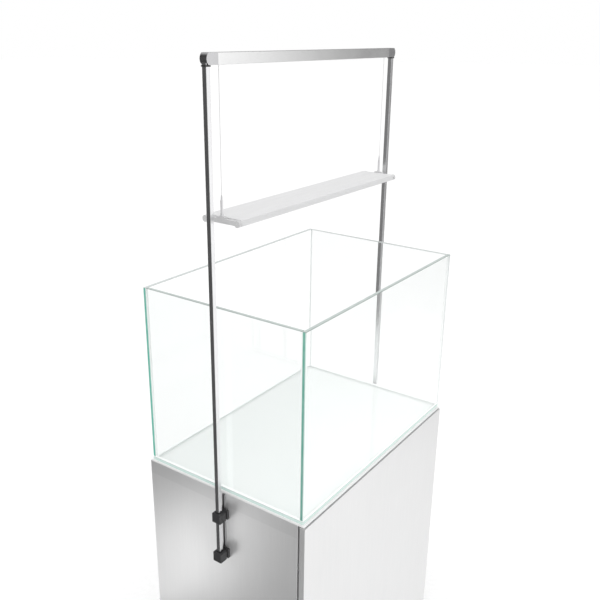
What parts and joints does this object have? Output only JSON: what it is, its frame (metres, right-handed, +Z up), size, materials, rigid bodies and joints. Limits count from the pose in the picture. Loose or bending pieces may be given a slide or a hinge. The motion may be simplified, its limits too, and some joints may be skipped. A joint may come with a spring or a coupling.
{
  "type": "aquarium on cabinet with light stand",
  "caption": "Rimless glass tank on a silver board cabinet with one front door, a square-tube light stand clamped to its sides and a bar lamp hung on adjustable wires.",
  "frame": {"origin": "on the floor under the middle of the cabinet's box", "axes": "+X along the tank to the right, -Y the front with the door, +Z up"},
  "size_m": [0.988, 0.62, 2.236],
  "materials": {
    "silver_board": "board with satin metallic silver-grey lacquer",
    "door_board": "board with pale silver-grey satin lacquer",
    "white_board": "thin white compact laminate",
    "inner_board": "pale grey melamine board",
    "zinc": "die-cast zinc",
    "steel": "plated steel",
    "beech": "raw beech",
    "brass": "turned brass",
    "nylon": "natural nylon",
    "clear_rubber": "clear soft rubber",
    "latch_plastic": "light grey moulded plastic",
    "foam_mat": "thin white closed-cell foam",
    "glass": "polished clear float glass with a green edge",
    "silicone": "clear silicone",
    "rail_aluminium": "satin anodised",
    "black_block": "black satin anodised",
    "black_steel": "black oxide",
    "post_aluminium": "satin anodised, drawn along its length",
    "black_plastic": "black moulded",
    "connector_aluminium": "satin anodised casting",
    "bar_aluminium": "satin anodised",
    "wire_steel": "fine steel cable",
    "bright_metal": "bright plated",
    "lamp_silver": "pale satin anodised",
    "lamp_cap_silver": "pale satin casting",
    "circuit_board": "white solder mask",
    "led_face": "light-emitting package",
    "lamp_lens": "clear acrylic",
    "socket_plastic": "black moulded"
  },
  "bodies": {
    "cabinet": {"cabinet_side_left": "silver_board", "cabinet_side_right": "silver_board", "cabinet_top_board": "white_board", "cabinet_top_panel": "inner_board", "cabinet_bottom_panel": "inner_board", "cabinet_centre_panel": "inner_board", "cabinet_back_panel": "inner_board", "cabinet_back_rail": "inner_board", "cabinet_plinth_front": "inner_board", "cabinet_plinth_back": "inner_board", "cam_locks": "zinc", "cam_bolts": "steel", "dowels": "beech", "pivot_plates": "steel", "pivot_pins": "steel", "pivot_washer": "nylon", "pivot_screws": "steel", "door_bumpers": "clear_rubber", "latch_housing": "latch_plastic", "latch_screws": "zinc", "tank_mat": "foam_mat", "tank_bottom_pane": "glass", "tank_front_pane": "glass", "tank_back_pane": "glass", "tank_left_pane": "glass", "tank_right_pane": "glass", "tank_seams": "silicone", "side_rails": "rail_aluminium", "upper_brackets": "black_block", "lower_brackets": "black_block", "bracket_screws": "steel", "clamp_screws": "black_steel"},
    "door": {"door_panel": "door_board", "door_bushes": "brass", "door_striker": "steel"},
    "latch_plunger": {"latch_plunger": "nylon"},
    "light_frame": {"post_left": "post_aluminium", "post_right": "post_aluminium", "post_plugs": "black_plastic", "post_collars": "black_plastic", "corner_connectors": "connector_aluminium", "connector_screws": "black_steel", "crossbar": "bar_aluminium", "wire_anchors": "bright_metal"},
    "lamp_hanger": {"wire_left": "wire_steel", "wire_right": "wire_steel", "wire_balls": "wire_steel"},
    "lamp": {"lamp_body": "lamp_silver", "lamp_end_caps": "lamp_cap_silver", "lamp_cap_screws": "bright_metal", "led_board": "circuit_board", "leds": "led_face", "lamp_lens": "lamp_lens", "power_inlet": "socket_plastic", "grippers": "bright_metal", "gripper_balls": "brass"},
    "release_left": {"release_sleeve_left": "bright_metal"},
    "release_right": {"release_sleeve_right": "bright_metal"}
  },
  "joints": [
    {"name": "door_hinge", "type": "hinge", "parent": "cabinet", "child": "door", "pos_m": [0.445, -0.3, 0], "axis": [0, 0, 1], "range_deg": [0, 90]},
    {"name": "latch_push", "type": "slide", "parent": "cabinet", "child": "latch_plunger", "axis": [0, 1, 0], "range_m": [0, 0.003], "stiffness_N_per_m": 150, "springref_m": -0.005},
    {"name": "frame_height", "type": "slide", "parent": "cabinet", "child": "light_frame", "axis": [0, 0, 1], "range_m": [0, 0.02]},
    {"name": "lamp_swing", "type": "hinge", "parent": "light_frame", "child": "lamp_hanger", "pos_m": [0, -0.006, 2.2072], "axis": [1, 0, 0], "range_deg": [-8, 8]},
    {"name": "lamp_height", "type": "slide", "parent": "lamp_hanger", "child": "lamp", "axis": [0, 0, 1], "range_m": [0, 0.3], "deforming": ["wire_left", "wire_right"]},
    {"name": "release_left", "type": "slide", "parent": "lamp", "child": "release_left", "axis": [0, 0, -1], "range_m": [0, 0.0025], "stiffness_N_per_m": 200, "springref_m": -0.005},
    {"name": "release_right", "type": "slide", "parent": "lamp", "child": "release_right", "axis": [0, 0, -1], "range_m": [0, 0.0025], "stiffness_N_per_m": 200, "springref_m": -0.005}
  ]
}
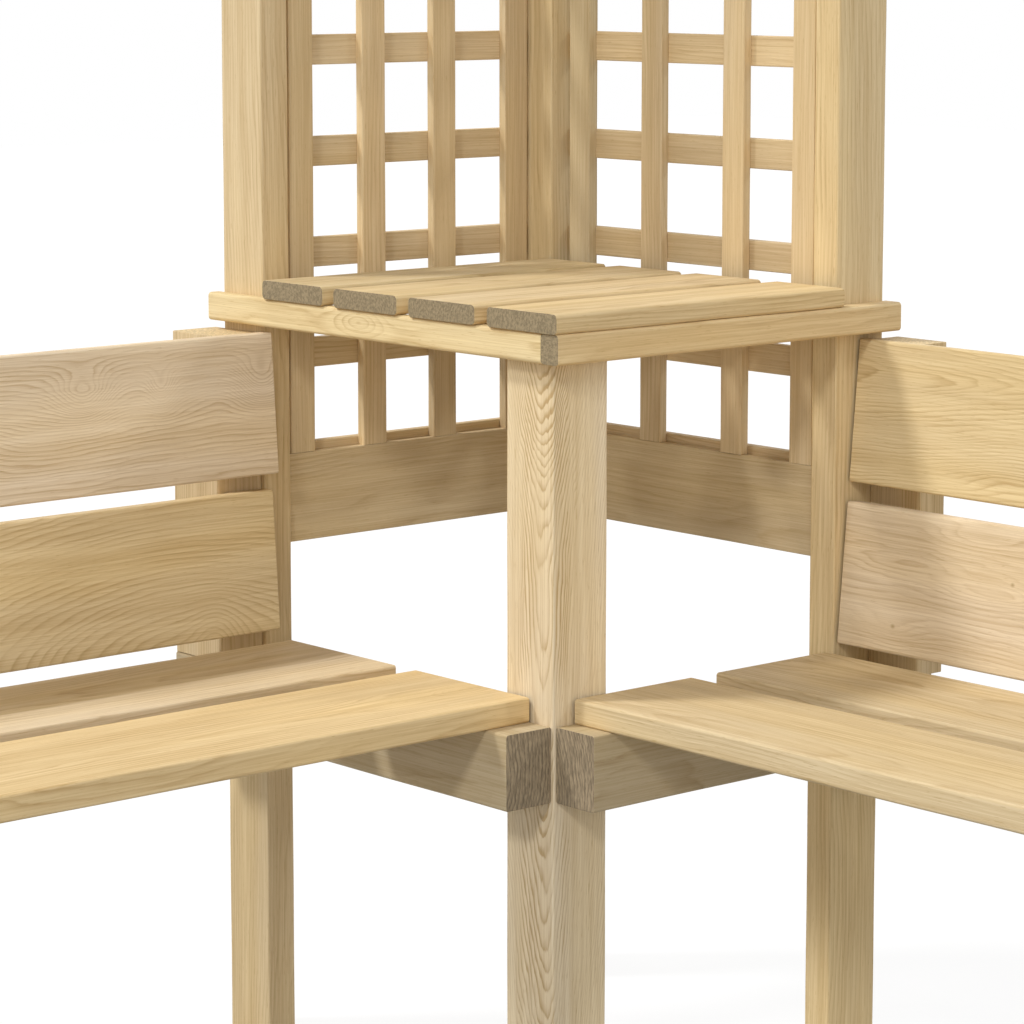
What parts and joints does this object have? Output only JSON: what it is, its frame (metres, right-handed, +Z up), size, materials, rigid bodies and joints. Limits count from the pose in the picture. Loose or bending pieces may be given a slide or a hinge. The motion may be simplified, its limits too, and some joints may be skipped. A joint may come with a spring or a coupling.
{
  "type": "corner arbour seat",
  "caption": "Timber corner arbour seat: benches at a right angle flank an open trellis tower with a slatted corner table under capping boards and rafters.",
  "frame": {"origin": "on the ground, in the middle of the bounding box of the footprint", "axes": "+Z up; one bench runs along +X from the tower, the other along -Y; the inner corner where people sit faces +X and -Y"},
  "size_m": [1.3636, 1.287, 2.016],
  "materials": {
    "post_pine": "pressure-treated pine, planed, dry and unstained",
    "table_pine": "pressure-treated pine, planed, dry and unstained",
    "bench_board_pine": "pressure-treated pine, planed, dry and unstained",
    "bearer_pine": "pressure-treated pine, planed, dry and unstained",
    "trellis_pine": "pressure-treated pine, fine sawn strip",
    "roof_pine": "pressure-treated pine, planed, dry and unstained"
  },
  "bodies": {
    "root": {"apron_left": "table_pine", "apron_right": "table_pine", "bench_left_back_lower": "bench_board_pine", "bench_left_back_upper": "bench_board_pine", "bench_left_bearer_inner": "bearer_pine", "bench_left_bearer_outer": "bearer_pine", "bench_left_leg_back": "post_pine", "bench_left_leg_front": "post_pine", "bench_left_seat_front": "bench_board_pine", "bench_left_seat_rear": "bench_board_pine", "bench_left_support_inner": "post_pine", "bench_left_wedge_lower_inner": "bearer_pine", "bench_left_wedge_lower_outer": "bearer_pine", "bench_left_wedge_upper_inner": "bearer_pine", "bench_left_wedge_upper_outer": "bearer_pine", "bench_right_back_lower": "bench_board_pine", "bench_right_back_upper": "bench_board_pine", "bench_right_bearer_inner": "bearer_pine", "bench_right_bearer_outer": "bearer_pine", "bench_right_leg_back": "post_pine", "bench_right_leg_front": "post_pine", "bench_right_seat_front": "bench_board_pine", "bench_right_seat_rear": "bench_board_pine", "bench_right_support_inner": "post_pine", "bench_right_wedge_lower_inner": "bearer_pine", "bench_right_wedge_lower_outer": "bearer_pine", "bench_right_wedge_upper_inner": "bearer_pine", "bench_right_wedge_upper_outer": "bearer_pine", "cap_left": "roof_pine", "cap_right": "roof_pine", "post_corner": "post_pine", "post_left": "post_pine", "post_right": "post_pine", "post_table": "post_pine", "rafter_back": "roof_pine", "rafter_front": "roof_pine", "rafter_middle": "roof_pine", "table_cleat": "table_pine", "table_slat_1": "table_pine", "table_slat_2": "table_pine", "table_slat_3": "table_pine", "table_slat_4": "table_pine", "trellis_left_corner_stile": "trellis_pine", "trellis_left_lattice": "trellis_pine", "trellis_left_lower_board": "trellis_pine", "trellis_left_post_stile": "trellis_pine", "trellis_left_upper_board": "trellis_pine", "trellis_right_corner_stile": "trellis_pine", "trellis_right_lattice": "trellis_pine", "trellis_right_lower_board": "trellis_pine", "trellis_right_post_stile": "trellis_pine", "trellis_right_upper_board": "trellis_pine"}
  },
  "joints": []
}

**WHAT YOU WILL DO**
Locate each line with the word "hinge" and copy it.

**EXPECTED OUTPUT**
What parts and joints does this object have? Output only JSON: what it is, its frame (metres, right-handed, +Z up), size, materials, rigid bodies and joints. Limits count from the pose in the picture. Loose or bending pieces may be given a slide or a hinge. The motion may be simplified, its limits too, and some joints may be skipped. A joint may come with a spring or a coupling.
    {"name": "door_hinge", "type": "hinge", "parent": "cabinet", "child": "door", "pos_m": [0.445, -0.3, 0], "axis": [0, 0, 1], "range_deg": [0, 90]},
    {"name": "lamp_swing", "type": "hinge", "parent": "light_frame", "child": "lamp_hanger", "pos_m": [0, -0.006, 2.2072], "axis": [1, 0, 0], "range_deg": [-8, 8]},
What parts and joints does this object have? Output only JSON: what it is, its frame (metres, right-handed, +Z up), size, materials, rigid bodies and joints. Limits count from the pose in the picture. Loose or bending pieces may be given a slide or a hinge. The motion may be simplified, its limits too, and some joints may be skipped. A joint may come with a spring or a coupling.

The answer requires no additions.